A couple of warnings
Since it is possible to set up a Google+ account without completing much of your profile, there is a greater chance of someone adding you to her circle without providing much information about herself. And there is no guarantee that the photo is of the person either. Both men and women have been using this to their advantage, luring others into their circles for less than honorable purposes.
I noticed an unusually large number of notifications that single men, very often listing themselves as widowed, with profile photos of what appeared to be high ranking U.S. military officers, had added me to their Google+ circles. MyGoogle+ advisor, also my brother-in-law, told me he often receives notices that women with very attractive photos have added him to their circles.
If I receive a notice that a man I do not know has added me to one of his circles and that man has not added anything to his profile – or if all that is listed is that he is looking for a friend or relationship – I block him from my Google+ account. I want to use Google+ to hear from people who have common interests, not as a match-making site. Don’t consider blocking Blocking someone ensures your content will not appear on that person’s stream nor that his or hers won’t appear on yours.
For more ideas on why it is appropriate to block users from Google+, check out this post from J.C. Kendall.
Advice About Circles
It isn’t necessary to add people to a circle, although that is the best way to ensure you can share content privately with only those you choose. It is possible to see others’ content by following a community or a collection. Or just checking on the items posted publicly. The three tips below
#1: Fill Your Google+ Circles
Not everyone in your larger circle of friends, coworkers, family, or colleagues will be interested in everything you want to share. By setting up circles and placing people with a common interest in each one, you can post items only for those people you feel will be interested.
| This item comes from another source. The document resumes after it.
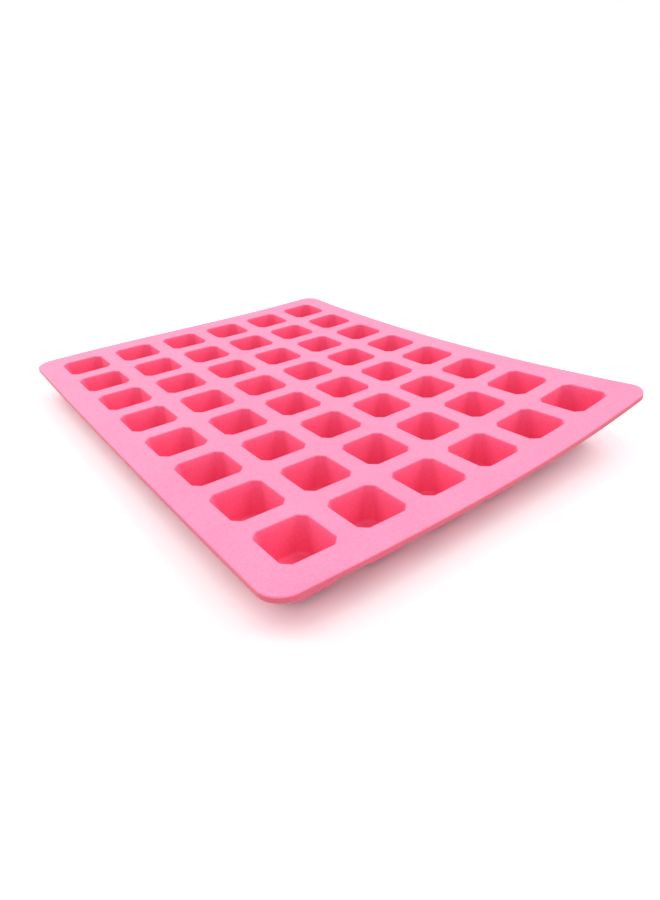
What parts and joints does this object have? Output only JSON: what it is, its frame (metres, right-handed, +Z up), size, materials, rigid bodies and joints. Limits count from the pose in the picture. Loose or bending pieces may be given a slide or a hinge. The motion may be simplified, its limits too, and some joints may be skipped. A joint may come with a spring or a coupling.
{
  "type": "silicone cavity mould",
  "caption": "Thin flexible silicone tray with a grid of small square, corner-chamfered cavities for casting soap, wax or resin; it bends between its rows to release them.",
  "frame": {"origin": "centre of the footprint, on the plane that the cup bottoms stand on", "axes": "+Z up out of the cavities, +Y along the rows (the long way), +X across the columns"},
  "size_m": [0.176, 0.23, 0.0143],
  "materials": {
    "cup_silicone": "matte",
    "web_silicone": "matte",
    "rim_silicone": "matte"
  },
  "bodies": {
    "row_1": {"cavity_r1_c1": "cup_silicone", "cavity_r1_c2": "cup_silicone", "cavity_r1_c3": "cup_silicone", "cavity_r1_c4": "cup_silicone", "cavity_r1_c5": "cup_silicone", "cavity_r1_c6": "cup_silicone", "front_rim": "rim_silicone"},
    "row_2": {"cavity_r2_c1": "cup_silicone", "cavity_r2_c2": "cup_silicone", "cavity_r2_c3": "cup_silicone", "cavity_r2_c4": "cup_silicone", "cavity_r2_c5": "cup_silicone", "cavity_r2_c6": "cup_silicone", "flex_web_1": "web_silicone"},
    "row_3": {"cavity_r3_c1": "cup_silicone", "cavity_r3_c2": "cup_silicone", "cavity_r3_c3": "cup_silicone", "cavity_r3_c4": "cup_silicone", "cavity_r3_c5": "cup_silicone", "cavity_r3_c6": "cup_silicone", "flex_web_2": "web_silicone"},
    "row_4": {"cavity_r4_c1": "cup_silicone", "cavity_r4_c2": "cup_silicone", "cavity_r4_c3": "cup_silicone", "cavity_r4_c4": "cup_silicone", "cavity_r4_c5": "cup_silicone", "cavity_r4_c6": "cup_silicone", "flex_web_3": "web_silicone", "flex_web_4": "web_silicone"},
    "row_5": {"cavity_r5_c1": "cup_silicone", "cavity_r5_c2": "cup_silicone", "cavity_r5_c3": "cup_silicone", "cavity_r5_c4": "cup_silicone", "cavity_r5_c5": "cup_silicone", "cavity_r5_c6": "cup_silicone", "flex_web_5": "web_silicone"},
    "row_6": {"cavity_r6_c1": "cup_silicone", "cavity_r6_c2": "cup_silicone", "cavity_r6_c3": "cup_silicone", "cavity_r6_c4": "cup_silicone", "cavity_r6_c5": "cup_silicone", "cavity_r6_c6": "cup_silicone", "flex_web_6": "web_silicone"},
    "row_7": {"cavity_r7_c1": "cup_silicone", "cavity_r7_c2": "cup_silicone", "cavity_r7_c3": "cup_silicone", "cavity_r7_c4": "cup_silicone", "cavity_r7_c5": "cup_silicone", "cavity_r7_c6": "cup_silicone", "flex_web_7": "web_silicone"},
    "row_8": {"cavity_r8_c1": "cup_silicone", "cavity_r8_c2": "cup_silicone", "cavity_r8_c3": "cup_silicone", "cavity_r8_c4": "cup_silicone", "cavity_r8_c5": "cup_silicone", "cavity_r8_c6": "cup_silicone", "rear_rim": "rim_silicone"}
  },
  "joints": [
    {"name": "bend_1_2", "type": "hinge", "parent": "row_2", "child": "row_1", "pos_m": [0, -0.081, 0.01312], "axis": [-1, 0, 0], "range_deg": [-25, 20], "stiffness_Nm_per_rad": 0.12, "deforming": ["flex_web_1"]},
    {"name": "bend_2_3", "type": "hinge", "parent": "row_3", "child": "row_2", "pos_m": [0, -0.054, 0.01312], "axis": [-1, 0, 0], "range_deg": [-25, 20], "stiffness_Nm_per_rad": 0.12, "deforming": ["flex_web_2"]},
    {"name": "bend_3_4", "type": "hinge", "parent": "row_4", "child": "row_3", "pos_m": [0, -0.027, 0.01312], "axis": [-1, 0, 0], "range_deg": [-25, 20], "stiffness_Nm_per_rad": 0.12, "deforming": ["flex_web_3"]},
    {"name": "bend_4_5", "type": "hinge", "parent": "row_4", "child": "row_5", "pos_m": [0, 0, 0.01312], "axis": [1, 0, 0], "range_deg": [-25, 20], "stiffness_Nm_per_rad": 0.12, "deforming": ["flex_web_4"]},
    {"name": "bend_5_6", "type": "hinge", "parent": "row_5", "child": "row_6", "pos_m": [0, 0.027, 0.01312], "axis": [1, 0, 0], "range_deg": [-25, 20], "stiffness_Nm_per_rad": 0.12, "deforming": ["flex_web_5"]},
    {"name": "bend_6_7", "type": "hinge", "parent": "row_6", "child": "row_7", "pos_m": [0, 0.054, 0.01312], "axis": [1, 0, 0], "range_deg": [-25, 20], "stiffness_Nm_per_rad": 0.12, "deforming": ["flex_web_6"]},
    {"name": "bend_7_8", "type": "hinge", "parent": "row_7", "child": "row_8", "pos_m": [0, 0.081, 0.01312], "axis": [1, 0, 0], "range_deg": [-25, 20], "stiffness_Nm_per_rad": 0.12, "deforming": ["flex_web_7"]}
  ]
}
Circles are what make Google+ different from other social media platforms where whatever you post will appear in the stream of everyone who follows you (Pinterest, Instagram, Twitter) or to all your friends (Facebook) or connections (LinkedIn). Unlike Facebook which offers a variety of ways for you to set up your privacy settings so that you limit who can see your posts, but everyone among your friends are treated the same, Google+ allows you to post publicly so anyone can see your posts, or to collections or communities where they are visible to those who follow them, and Google+ also allows you to post to a circle so that only those in the circle can see.
Google+ has four default circles: Family, Friends, Acquaintances, and Following. You can use or delete them and add your own circles. The challenge is deciding how to name them – by city or region, by interests, by organization, or by ? The good news is that individuals can be assigned to multiple circles so your uncle from San Francisco who writes poetry can be assigned to your Family, Writing, and California circles.
Start by looking at public posts and decide how you will categorize them. Then begin assigning your contacts to the Circle or Circles that fit.
#2: Filter What You See by Circle
Once you have created circles and assigned people to them, you can view all the posts assigned to a specific circle. The top of your Google+ page will show options for All, for three of your circles, More, which opens a drop down menu of all the rest of your circles, Mentions, and Explore. See below.
If you select one of the circles from the drop down menu under More, it will replace one of the three labels for your circles. See below.
Explore shows topics and hash tags that are trending on Google+. See below.
With circles created and contacts assigned, begin posting targeted messages for each group.
#3: Target Your Circles
From a marketing point of view, targeting specific individuals with specific content is ideal. A message targeted at those who haven’t read your books may not resonate with those who have read it. Instead of choosing between the two, set up two circles and prepare one message for those who have read your books or taken your classes and one for prospective buyers or students. It is also possible that potential buyers are not necessarily potential readers. For example, it is more likely that women will buy Chicken Soup for the Father’s Soul as gifts for husbands, fathers, sons or other men in their lives than that men will buy it for themselves. If buyers of your books are likely to give them as gifts, craft a message targeted using that purpose.
Once you begin thinking of how multiple messages should be targeted at different audiences, go back to your circles to see if you need new ones and if your contacts need to be assigned to different or additional circles.